Homeless Brent residents could be sent as far away as Banbury to be housed

PUBLISHED: 10:52 14 February 2018 | UPDATED: 11:12 15 March 2018

Cllr John Warren, leader of Brent Conservative Group slammed the number of houses Brent Council owns outside the borough

Cllr John Warren, leader of Brent Conservative Group slammed the number of houses Brent Council owns outside the borough


Residents that are being housed by Brent Council could be sent as far away as Banbury, a cabinet meeting heard on Monday night.

Conservative leader John Warren, said of the 42 properties which council-invested company i4B has registered at companies house, more than half are outside London.

The council currently owns seven homes in Hemel Hempstead, seven in Luton, and others in the home counties, and Hertfordshire.

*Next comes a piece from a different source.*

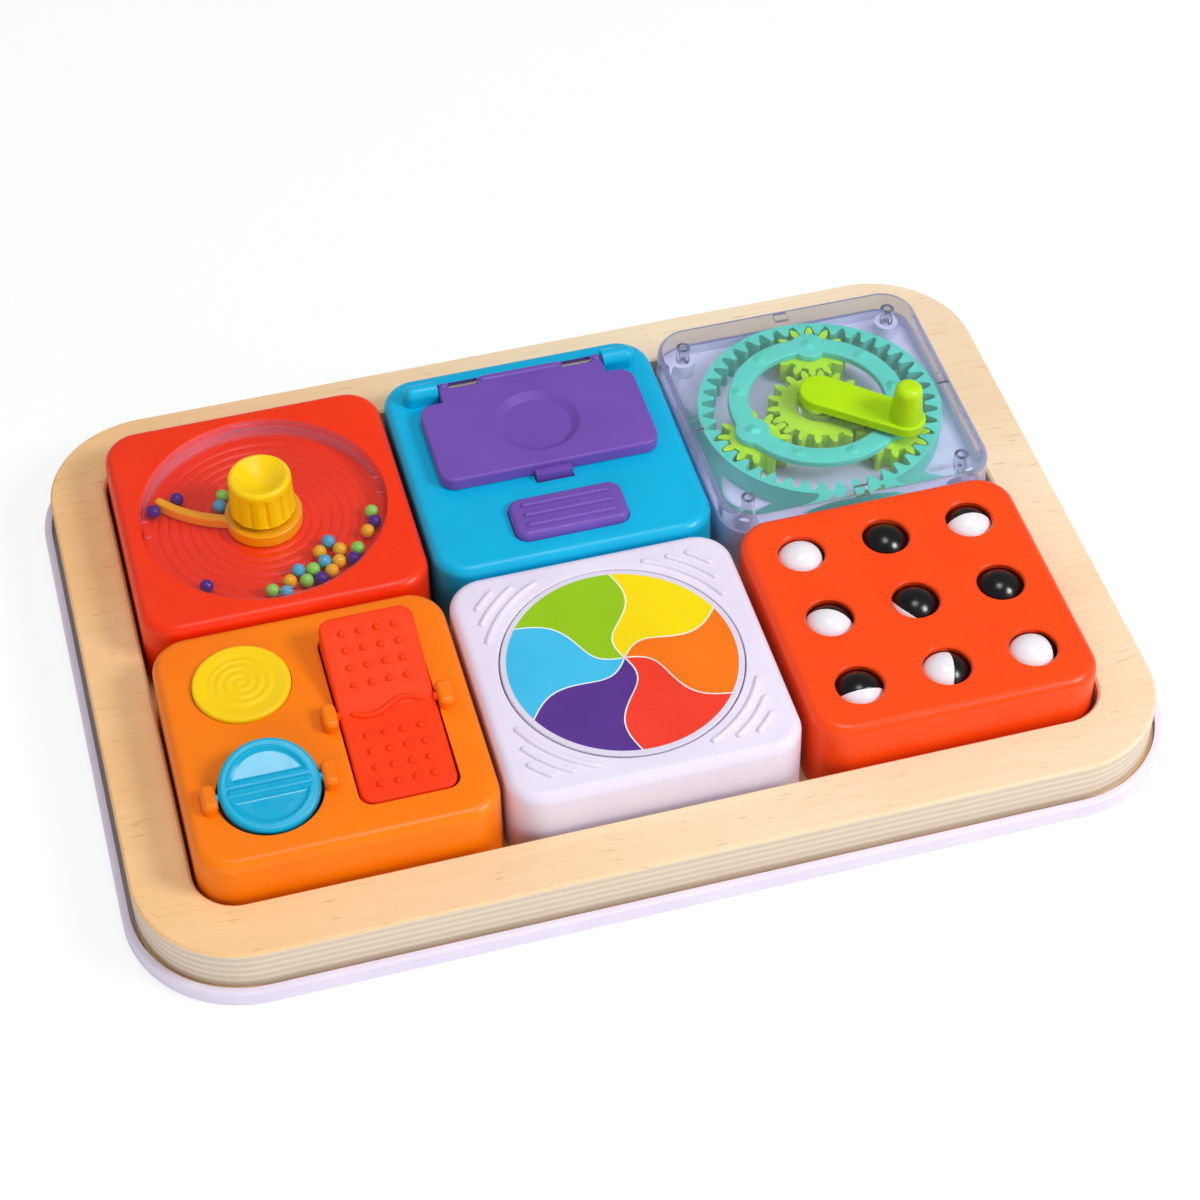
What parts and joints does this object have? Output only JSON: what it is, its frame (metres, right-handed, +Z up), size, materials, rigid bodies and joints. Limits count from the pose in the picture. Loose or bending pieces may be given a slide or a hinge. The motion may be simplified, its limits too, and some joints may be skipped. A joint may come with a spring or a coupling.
{
  "type": "busy board",
  "caption": "Wooden tray board holding lift-out activity tiles: bead sweeper, flap with mirror, planetary gears, switches, colour spinner and rolling balls.",
  "frame": {"origin": "middle of the tray's flat underside", "axes": "+X to the board's right, +Y to its back, +Z up, out of the tiles' decks"},
  "size_m": [0.3492, 0.2496, 0.0541],
  "materials": {
    "lilac_plastic": "satin",
    "plywood": "satin",
    "panel_wood": "satin",
    "red_plastic": "gloss",
    "clear_plastic": "clear",
    "amber_plastic": "gloss",
    "yellow_plastic": "gloss",
    "steel": "satin",
    "bead_green": "gloss",
    "bead_blue": "gloss",
    "bead_yellow": "gloss",
    "bead_purple": "gloss",
    "blue_plastic": "gloss",
    "purple_plastic": "satin",
    "mirror": "polished",
    "teal_plastic": "satin",
    "lime_plastic": "satin",
    "orange_plastic": "gloss",
    "red_orange_plastic": "gloss",
    "turquoise_plastic": "gloss",
    "disc_plastic": "gloss",
    "disc_film": "satin",
    "ball_plastic": "gloss"
  },
  "bodies": {
    "board": {"base_tray": "lilac_plastic", "floor_panel": "panel_wood", "board_frame": "plywood"},
    "bead_tile": {"bead_tile_shell": "red_plastic", "bead_tile_base": "red_plastic", "bead_window": "clear_plastic"},
    "sweeper": {"sweeper": "amber_plastic", "sweeper_knob": "yellow_plastic", "knob_screw": "steel", "beads_green": "bead_green", "beads_blue": "bead_blue", "beads_yellow": "bead_yellow", "beads_purple": "bead_purple"},
    "flap_tile": {"flap_tile_shell": "blue_plastic", "flap_tile_base": "blue_plastic", "flap_mirror": "mirror", "flap_hinge_pin": "steel", "latch_spring": "steel"},
    "flap": {"flap_lid": "purple_plastic"},
    "latch": {"latch_button": "purple_plastic"},
    "gear_tile": {"gear_tile_cover": "clear_plastic", "gear_tile_base": "lilac_plastic", "ring_gear": "teal_plastic"},
    "crank": {"crank_handle": "lime_plastic", "sun_gear": "lime_plastic", "crank_screw": "steel"},
    "carrier": {"planet_carrier": "teal_plastic"},
    "planet_1": {"planet_gear_1": "lime_plastic"},
    "planet_2": {"planet_gear_2": "lime_plastic"},
    "planet_3": {"planet_gear_3": "lime_plastic"},
    "switch_tile": {"switch_tile_shell": "orange_plastic", "switch_tile_base": "orange_plastic", "push_button_spring": "steel"},
    "push_button": {"push_button": "yellow_plastic"},
    "flip_disc": {"flip_disc": "turquoise_plastic"},
    "rocker": {"rocker": "red_orange_plastic"},
    "spinner_tile": {"spinner_tile_shell": "lilac_plastic", "spinner_tile_base": "lilac_plastic"},
    "spinner": {"colour_disc": "disc_plastic", "disc_print": "disc_film", "disc_screw": "steel"},
    "ball_tile": {"ball_tile_shell": "red_orange_plastic", "ball_tile_base": "red_orange_plastic"},
    "ball_1": {"ball_1": "ball_plastic"},
    "ball_2": {"ball_2": "ball_plastic"},
    "ball_3": {"ball_3": "ball_plastic"},
    "ball_4": {"ball_4": "ball_plastic"},
    "ball_5": {"ball_5": "ball_plastic"},
    "ball_6": {"ball_6": "ball_plastic"},
    "ball_7": {"ball_7": "ball_plastic"},
    "ball_8": {"ball_8": "ball_plastic"},
    "ball_9": {"ball_9": "ball_plastic"}
  },
  "joints": [
    {"name": "bead_tile_lift", "type": "slide", "parent": "board", "child": "bead_tile", "axis": [0, 0, 1], "range_m": [0, 0.04]},
    {"name": "flap_tile_lift", "type": "slide", "parent": "board", "child": "flap_tile", "axis": [0, 0, 1], "range_m": [0, 0.04]},
    {"name": "gear_tile_lift", "type": "slide", "parent": "board", "child": "gear_tile", "axis": [0, 0, 1], "range_m": [0, 0.04]},
    {"name": "switch_tile_lift", "type": "slide", "parent": "board", "child": "switch_tile", "axis": [0, 0, 1], "range_m": [0, 0.04]},
    {"name": "spinner_tile_lift", "type": "slide", "parent": "board", "child": "spinner_tile", "axis": [0, 0, 1], "range_m": [0, 0.04]},
    {"name": "ball_tile_lift", "type": "slide", "parent": "board", "child": "ball_tile", "axis": [0, 0, 1], "range_m": [0, 0.04]},
    {"name": "sweeper_spin", "type": "hinge", "parent": "bead_tile", "child": "sweeper", "pos_m": [-0.1006, 0.0505, 0.0354], "axis": [0, 0, 1], "continuous": true},
    {"name": "flap_hinge", "type": "hinge", "parent": "flap_tile", "child": "flap", "pos_m": [-0.0007, 0.0865, 0.0389], "axis": [-1, 0, 0], "range_deg": [0, 105]},
    {"name": "latch_press", "type": "slide", "parent": "flap_tile", "child": "latch", "axis": [0, 0, -1], "range_m": [0, 0.0022], "stiffness_N_per_m": 300, "springref_m": -0.003, "deforming": ["latch_spring"]},
    {"name": "crank_spin", "type": "hinge", "parent": "gear_tile", "child": "crank", "pos_m": [0.1001, 0.0505, 0.0354], "axis": [0, 0, 1], "continuous": true},
    {"name": "carrier_spin", "type": "hinge", "parent": "gear_tile", "child": "carrier", "pos_m": [0.1001, 0.0505, 0.0214], "axis": [0, 0, 1], "continuous": true},
    {"name": "planet_1_spin", "type": "hinge", "parent": "carrier", "child": "planet_1", "pos_m": [0.10597, 0.0781, 0.0214], "axis": [0, 0, 1], "continuous": true},
    {"name": "planet_2_spin", "type": "hinge", "parent": "carrier", "child": "planet_2", "pos_m": [0.07326, 0.04178, 0.0214], "axis": [0, 0, 1], "continuous": true},
    {"name": "planet_3_spin", "type": "hinge", "parent": "carrier", "child": "planet_3", "pos_m": [0.12107, 0.03162, 0.0214], "axis": [0, 0, 1], "continuous": true},
    {"name": "push_button_press", "type": "slide", "parent": "switch_tile", "child": "push_button", "axis": [0, 0, -1], "range_m": [0, 0.002], "stiffness_N_per_m": 300, "springref_m": -0.003, "deforming": ["push_button_spring"]},
    {"name": "flip_disc_spin", "type": "hinge", "parent": "switch_tile", "child": "flip_disc", "pos_m": [-0.1219, -0.0718, 0.0373], "axis": [1, 0, 0], "continuous": true},
    {"name": "rocker_rock", "type": "hinge", "parent": "switch_tile", "child": "rocker", "pos_m": [-0.0793, -0.0493, 0.0373], "axis": [-1, 0, 0], "range_deg": [0, 19.3]},
    {"name": "spinner_spin", "type": "hinge", "parent": "spinner_tile", "child": "spinner", "pos_m": [-0.0011, -0.0493, 0.0354], "axis": [0, 0, 1], "continuous": true},
    {"name": "ball_1_roll", "type": "hinge", "parent": "ball_tile", "child": "ball_1", "pos_m": [0.0701, -0.0193, 0.0281], "axis": [1, 0, 0], "continuous": true},
    {"name": "ball_2_roll", "type": "hinge", "parent": "ball_tile", "child": "ball_2", "pos_m": [0.1001, -0.0193, 0.0281], "axis": [1, 0, 0], "continuous": true},
    {"name": "ball_3_roll", "type": "hinge", "parent": "ball_tile", "child": "ball_3", "pos_m": [0.1301, -0.0193, 0.0281], "axis": [1, 0, 0], "continuous": true},
    {"name": "ball_4_roll", "type": "hinge", "parent": "ball_tile", "child": "ball_4", "pos_m": [0.0701, -0.0493, 0.0281], "axis": [1, 0, 0], "continuous": true},
    {"name": "ball_5_roll", "type": "hinge", "parent": "ball_tile", "child": "ball_5", "pos_m": [0.1001, -0.0493, 0.0281], "axis": [1, 0, 0], "continuous": true},
    {"name": "ball_6_roll", "type": "hinge", "parent": "ball_tile", "child": "ball_6", "pos_m": [0.1301, -0.0493, 0.0281], "axis": [1, 0, 0], "continuous": true},
    {"name": "ball_7_roll", "type": "hinge", "parent": "ball_tile", "child": "ball_7", "pos_m": [0.0701, -0.0793, 0.0281], "axis": [1, 0, 0], "continuous": true},
    {"name": "ball_8_roll", "type": "hinge", "parent": "ball_tile", "child": "ball_8", "pos_m": [0.1001, -0.0793, 0.0281], "axis": [1, 0, 0], "continuous": true},
    {"name": "ball_9_roll", "type": "hinge", "parent": "ball_tile", "child": "ball_9", "pos_m": [0.1301, -0.0793, 0.0281], "axis": [1, 0, 0], "continuous": true}
  ],
  "couplings": [
    {"joint": "carrier_spin", "follows": "crank_spin", "ratio": 0.3},
    {"joint": "planet_1_spin", "follows": "crank_spin", "ratio": -1.05},
    {"joint": "planet_2_spin", "follows": "crank_spin", "ratio": -1.05},
    {"joint": "planet_3_spin", "follows": "crank_spin", "ratio": -1.05}
  ]
}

However according to the council’s own housing model, the properties outside London are at higher risk of being left vacant.

At the meeting on Monday, the cabinet approved a further £116million funding for the company in order to buy 300 more houses.

A report presented to the cabinet, said that all the new homes will have to be situated in Brent. The extra money is in addition to the £100m given to the council-owned company in 2017.

The council also admitted that not all of the houses are occupied,

Cllr Warren addressed the meeting beforehand, he said: “I said when it first came into being that it is a risky project. Some people think it’s wonderful, but I don’t. It is putting Brent residents at risk.”

In response to Cllr Warren’s concerns about the financial risks for Brent, leader of the council Muhammed Butt made reference to Conservative-run councils that have recently been reported to be in financial trouble.

“The names of Northamptonshire and Surrey come to mind,” he said.

The meeting also saw Brent’s strategic director for children and young people Gail Tolley appointed as a director of i4B Holdings.

The company was first set up in December 2016 as a means of providing accommodation to families who are currently stuck in temporary accommodation.

Brent Council chief executive Carolyn Downes praised i4B, and told the meeting that the company gave Brent residents a chance to live in their own home.

She said: “We will be buying the major amount of properties in Brent going forward. It is not right that children are having to live in hostels,“ she said.

Cllr Harbi Farah, cabinet member for housing and welfare reform, said: “We want people to have a decent standard of accommodation and a secure tenancy at a rent they can afford.”